Do this: Return every line of the data below that includes the string "frame".

Supplied data:
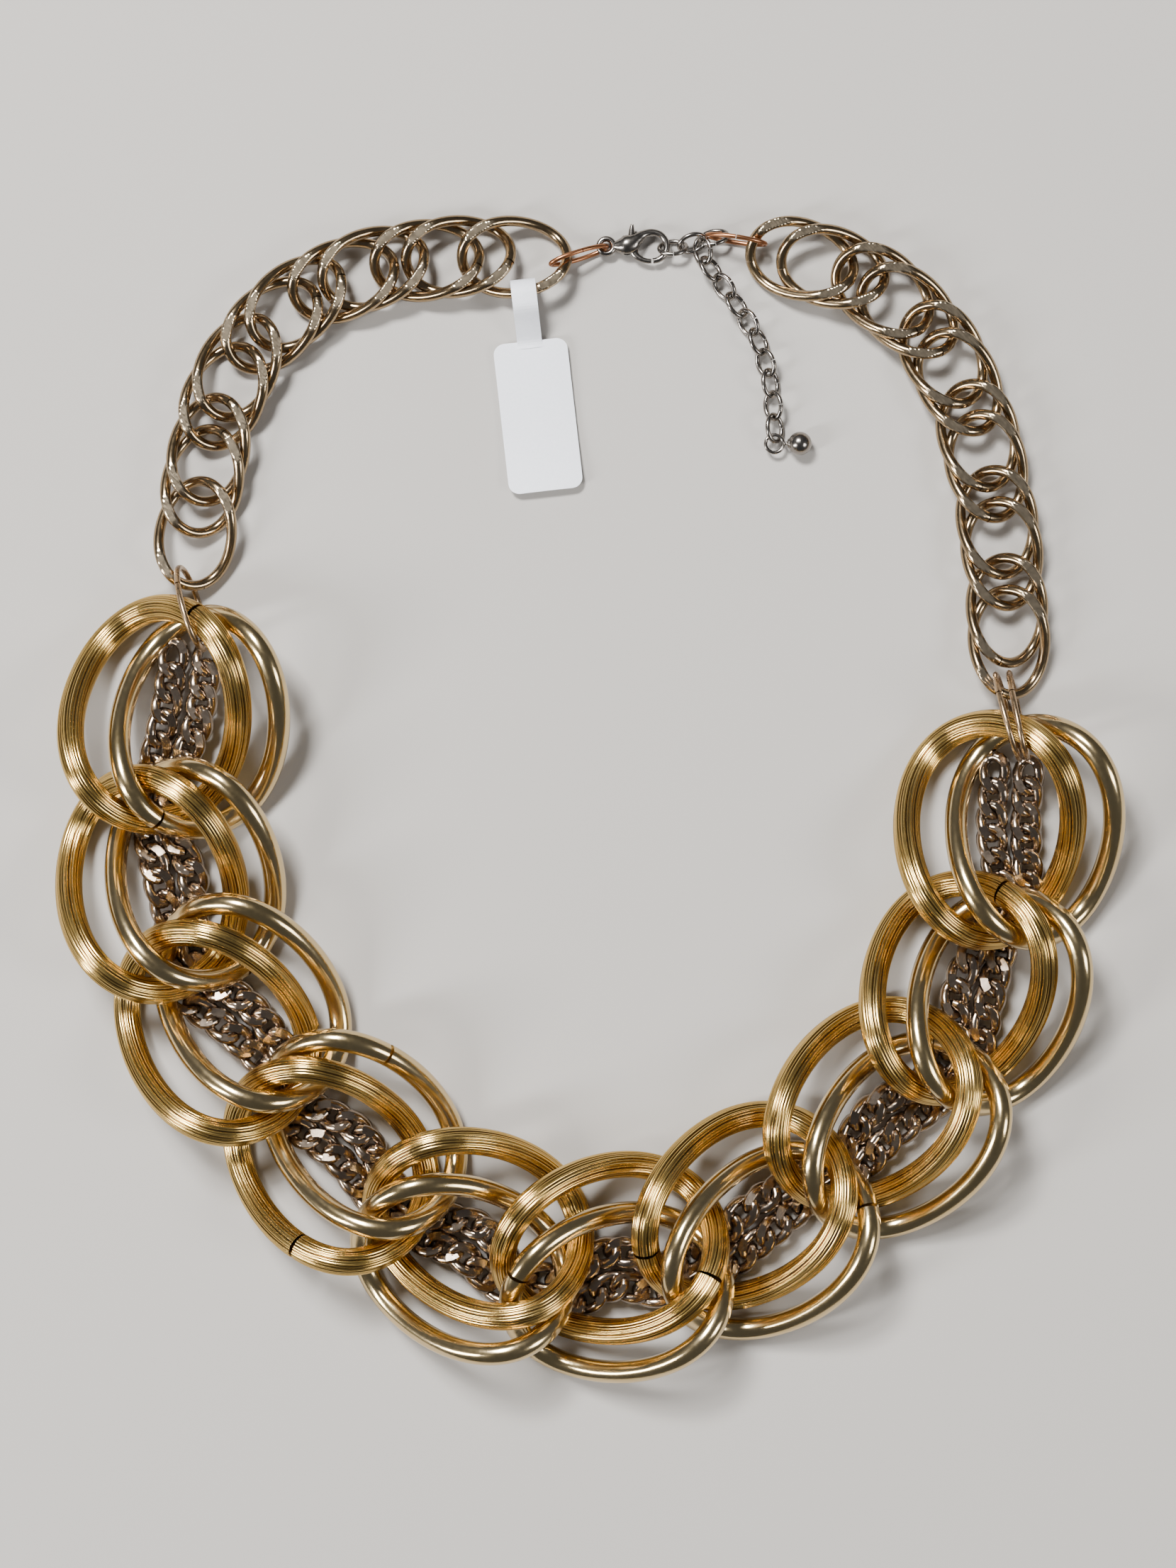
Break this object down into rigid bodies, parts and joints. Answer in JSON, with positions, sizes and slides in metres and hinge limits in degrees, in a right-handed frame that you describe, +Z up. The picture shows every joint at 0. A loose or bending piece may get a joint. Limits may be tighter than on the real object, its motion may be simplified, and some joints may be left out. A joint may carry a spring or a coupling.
{
  "type": "chain necklace",
  "caption": "Chunky statement necklace of paired ribbed and plain curb rings with threaded strands, a lighter doubled back chain, lobster clasp, cable extender and blank paper tag.",
  "frame": {"origin": "on the table, under the middle of the necklace as it lies closed", "axes": "+Z up from the table, +Y from the big front links towards the clasp, +X to the right seen from above"},
  "size_m": [0.1794, 0.1968, 0.0161],
  "materials": {
    "ribbed_gold": "warm yellow gold plate, fine lengthwise ribs",
    "satin_gold": "pale champagne gold plate, satin polished",
    "strand_bronze": "brownish bronze plate with polished flats",
    "back_bronze": "champagne bronze plate, diamond-cut flats",
    "copper": "dull reddish copper",
    "pewter": "dark silver plate",
    "tag_paper": "white coated paper"
  },
  "bodies": {
    "link_01": {"link_01_ribbed_ring": "ribbed_gold", "link_01_smooth_ring": "satin_gold", "link_01_strands": "strand_bronze"},
    "link_02": {"link_02_ribbed_ring": "ribbed_gold", "link_02_smooth_ring": "satin_gold", "link_02_strands": "strand_bronze"},
    "link_03": {"link_03_ribbed_ring": "ribbed_gold", "link_03_smooth_ring": "satin_gold", "link_03_strands": "strand_bronze"},
    "link_04": {"link_04_ribbed_ring": "ribbed_gold", "link_04_smooth_ring": "satin_gold", "link_04_strands": "strand_bronze"},
    "link_05": {"link_05_ribbed_ring": "ribbed_gold", "link_05_smooth_ring": "satin_gold", "link_05_strands": "strand_bronze"},
    "link_06": {"link_06_ribbed_ring": "ribbed_gold", "link_06_smooth_ring": "satin_gold", "link_06_strands": "strand_bronze"},
    "link_07": {"link_07_ribbed_ring": "ribbed_gold", "link_07_smooth_ring": "satin_gold", "link_07_strands": "strand_bronze"},
    "link_08": {"link_08_ribbed_ring": "ribbed_gold", "link_08_smooth_ring": "satin_gold", "link_08_strands": "strand_bronze"},
    "link_09": {"link_09_ribbed_ring": "ribbed_gold", "link_09_smooth_ring": "satin_gold", "link_09_strands": "strand_bronze"},
    "link_10": {"link_10_ribbed_ring": "ribbed_gold", "link_10_smooth_ring": "satin_gold", "link_10_strands": "strand_bronze"},
    "left_jump": {"left_jump_ring": "back_bronze"},
    "right_jump": {"right_jump_ring_a": "back_bronze", "right_jump_ring_b": "back_bronze"},
    "left_01": {"left_chain_01": "back_bronze"},
    "left_02": {"left_chain_02": "back_bronze"},
    "left_03": {"left_chain_03": "back_bronze"},
    "left_04": {"left_chain_04": "back_bronze"},
    "left_05": {"left_chain_05": "back_bronze"},
    "left_06": {"left_chain_06": "back_bronze"},
    "left_07": {"left_chain_07": "back_bronze"},
    "right_01": {"right_chain_01": "back_bronze"},
    "right_02": {"right_chain_02": "back_bronze"},
    "right_03": {"right_chain_03": "back_bronze"},
    "right_04": {"right_chain_04": "back_bronze"},
    "right_05": {"right_chain_05": "back_bronze"},
    "right_06": {"right_chain_06": "back_bronze"},
    "clasp_ring": {"clasp_ring": "copper"},
    "clasp": {"clasp_body": "pewter", "clasp_rivet": "pewter"},
    "lever": {"clasp_lever": "pewter"},
    "tag": {"price_tag": "tag_paper"},
    "extender_ring": {"extender_ring": "copper"},
    "extender_upper": {"extender_upper": "pewter"},
    "tail_a": {"extender_tail_a": "pewter"},
    "tail_b": {"extender_tail_b": "pewter"},
    "tail_c": {"extender_tail_c": "pewter"},
    "ball": {"extender_ball": "pewter"}
  },
  "joints": [
    {"name": "link_04_turn", "type": "hinge", "parent": "link_05", "child": "link_04", "pos_m": [-0.03039, -0.06695, 0.0082], "axis": [0, 0, 1], "range_deg": [0, 8]},
    {"name": "link_03_turn", "type": "hinge", "parent": "link_04", "child": "link_03", "pos_m": [-0.05039, -0.0477, 0.0082], "axis": [0, 0, 1], "range_deg": [0, 8]},
    {"name": "link_02_turn", "type": "hinge", "parent": "link_03", "child": "link_02", "pos_m": [-0.06489, -0.0252, 0.0082], "axis": [0, 0, 1], "range_deg": [0, 8]},
    {"name": "link_01_turn", "type": "hinge", "parent": "link_02", "child": "link_01", "pos_m": [-0.06939, -0.0002, 0.0082], "axis": [0, 0, 1], "range_deg": [0, 8]},
    {"name": "link_06_turn", "type": "hinge", "parent": "link_05", "child": "link_06", "pos_m": [-0.00789, -0.07745, 0.0082], "axis": [0, 0, -1], "range_deg": [0, 8]},
    {"name": "link_07_turn", "type": "hinge", "parent": "link_06", "child": "link_07", "pos_m": [0.01611, -0.07595, 0.0082], "axis": [0, 0, -1], "range_deg": [0, 8]},
    {"name": "link_08_turn", "type": "hinge", "parent": "link_07", "child": "link_08", "pos_m": [0.03911, -0.06345, 0.0082], "axis": [0, 0, -1], "range_deg": [0, 8]},
    {"name": "link_09_turn", "type": "hinge", "parent": "link_08", "child": "link_09", "pos_m": [0.05761, -0.04395, 0.0082], "axis": [0, 0, -1], "range_deg": [0, 8]},
    {"name": "link_10_turn", "type": "hinge", "parent": "link_09", "child": "link_10", "pos_m": [0.06811, -0.01945, 0.0082], "axis": [0, 0, -1], "range_deg": [0, 8]},
    {"name": "left_jump_turn", "type": "hinge", "parent": "link_01", "child": "left_jump", "pos_m": [-0.06752, 0.02472, 0.0035], "axis": [0, 0, 1], "range_deg": [0, 8]},
    {"name": "left_01_turn", "type": "hinge", "parent": "left_jump", "child": "left_01", "pos_m": [-0.06655, 0.03751, 0.0035], "axis": [0, 0, 1], "range_deg": [0, 8]},
    {"name": "left_02_turn", "type": "hinge", "parent": "left_01", "child": "left_02", "pos_m": [-0.06554, 0.05035, 0.0035], "axis": [0, 0, 1], "range_deg": [0, 10]},
    {"name": "left_03_turn", "type": "hinge", "parent": "left_02", "child": "left_03", "pos_m": [-0.06254, 0.0632, 0.0035], "axis": [0, 0, 1], "range_deg": [0, 10]},
    {"name": "left_04_turn", "type": "hinge", "parent": "left_03", "child": "left_04", "pos_m": [-0.05589, 0.07605, 0.0035], "axis": [0, 0, 1], "range_deg": [0, 10]},
    {"name": "left_05_turn", "type": "hinge", "parent": "left_04", "child": "left_05", "pos_m": [-0.04514, 0.08515, 0.0035], "axis": [0, 0, 1], "range_deg": [0, 10]},
    {"name": "left_06_turn", "type": "hinge", "parent": "left_05", "child": "left_06", "pos_m": [-0.03179, 0.0898, 0.0035], "axis": [0, 0, 1], "range_deg": [0, 10]},
    {"name": "left_07_turn", "type": "hinge", "parent": "left_06", "child": "left_07", "pos_m": [-0.01854, 0.0912, 0.0035], "axis": [0, 0, 1], "range_deg": [0, 10]},
    {"name": "clasp_ring_turn", "type": "hinge", "parent": "left_07", "child": "clasp_ring", "pos_m": [-0.00431, 0.0916, 0.0035], "axis": [0, 0, 1], "range_deg": [0, 10]},
    {"name": "clasp_turn", "type": "hinge", "parent": "clasp_ring", "child": "clasp", "pos_m": [0.00301, 0.0934, 0.0035], "axis": [0, 0, 1], "range_deg": [0, 10]},
    {"name": "lever_pivot", "type": "hinge", "parent": "clasp", "child": "lever", "pos_m": [0.00761, 0.0936, 0.0035], "axis": [0, 0, 1], "range_deg": [0, 12], "stiffness_Nm_per_rad": 0.001},
    {"name": "tag_swing", "type": "hinge", "parent": "left_07", "child": "tag", "pos_m": [-0.01099, 0.0852, 0.0035], "axis": [0, 0, 1], "range_deg": [-10, 10]},
    {"name": "right_jump_turn", "type": "hinge", "parent": "link_10", "child": "right_jump", "pos_m": [0.07068, 0.00621, 0.0035], "axis": [0, 0, -1], "range_deg": [0, 8]},
    {"name": "right_01_turn", "type": "hinge", "parent": "right_jump", "child": "right_01", "pos_m": [0.07064, 0.02044, 0.0035], "axis": [0, 0, -1], "range_deg": [0, 8]},
    {"name": "right_02_turn", "type": "hinge", "parent": "right_01", "child": "right_02", "pos_m": [0.07021, 0.03635, 0.0035], "axis": [0, 0, -1], "range_deg": [0, 10]},
    {"name": "right_03_turn", "type": "hinge", "parent": "right_02", "child": "right_03", "pos_m": [0.06806, 0.05115, 0.0035], "axis": [0, 0, -1], "range_deg": [0, 10]},
    {"name": "right_04_turn", "type": "hinge", "parent": "right_03", "child": "right_04", "pos_m": [0.06396, 0.06545, 0.0035], "axis": [0, 0, -1], "range_deg": [0, 10]},
    {"name": "right_05_turn", "type": "hinge", "parent": "right_04", "child": "right_05", "pos_m": [0.05661, 0.07805, 0.0035], "axis": [0, 0, -1], "range_deg": [0, 10]},
    {"name": "right_06_turn", "type": "hinge", "parent": "right_05", "child": "right_06", "pos_m": [0.04531, 0.08695, 0.0035], "axis": [0, 0, -1], "range_deg": [0, 10]},
    {"name": "extender_ring_turn", "type": "hinge", "parent": "right_06", "child": "extender_ring", "pos_m": [0.02909, 0.09307, 0.0035], "axis": [0, 0, -1], "range_deg": [0, 10]},
    {"name": "extender_turn", "type": "hinge", "parent": "extender_ring", "child": "extender_upper", "pos_m": [0.02101, 0.0949, 0.0035], "axis": [0, 0, -1], "range_deg": [0, 10]},
    {"name": "tail_a_turn", "type": "hinge", "parent": "extender_upper", "child": "tail_a", "pos_m": [0.0195, 0.09071, 0.0035], "axis": [0, 0, 1], "range_deg": [-12, 12]},
    {"name": "tail_b_turn", "type": "hinge", "parent": "tail_a", "child": "tail_b", "pos_m": [0.02585, 0.08172, 0.0035], "axis": [0, 0, 1], "range_deg": [-12, 12]},
    {"name": "tail_c_turn", "type": "hinge", "parent": "tail_b", "child": "tail_c", "pos_m": [0.0301, 0.07162, 0.0035], "axis": [0, 0, 1], "range_deg": [-12, 12]},
    {"name": "ball_turn", "type": "hinge", "parent": "tail_c", "child": "ball", "pos_m": [0.03147, 0.06001, 0.0035], "axis": [0, 0, 1], "range_deg": [-12, 12]}
  ]
}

Answer to this problem:
Break this object down into rigid bodies, parts and joints. Answer in JSON, with positions, sizes and slides in metres and hinge limits in degrees, in a right-handed frame that you describe, +Z up. The picture shows every joint at 0. A loose or bending piece may get a joint. Limits may be tighter than on the real object, its motion may be simplified, and some joints may be left out. A joint may carry a spring or a coupling.
  "frame": {"origin": "on the table, under the middle of the necklace as it lies closed", "axes": "+Z up from the table, +Y from the big front links towards the clasp, +X to the right seen from above"},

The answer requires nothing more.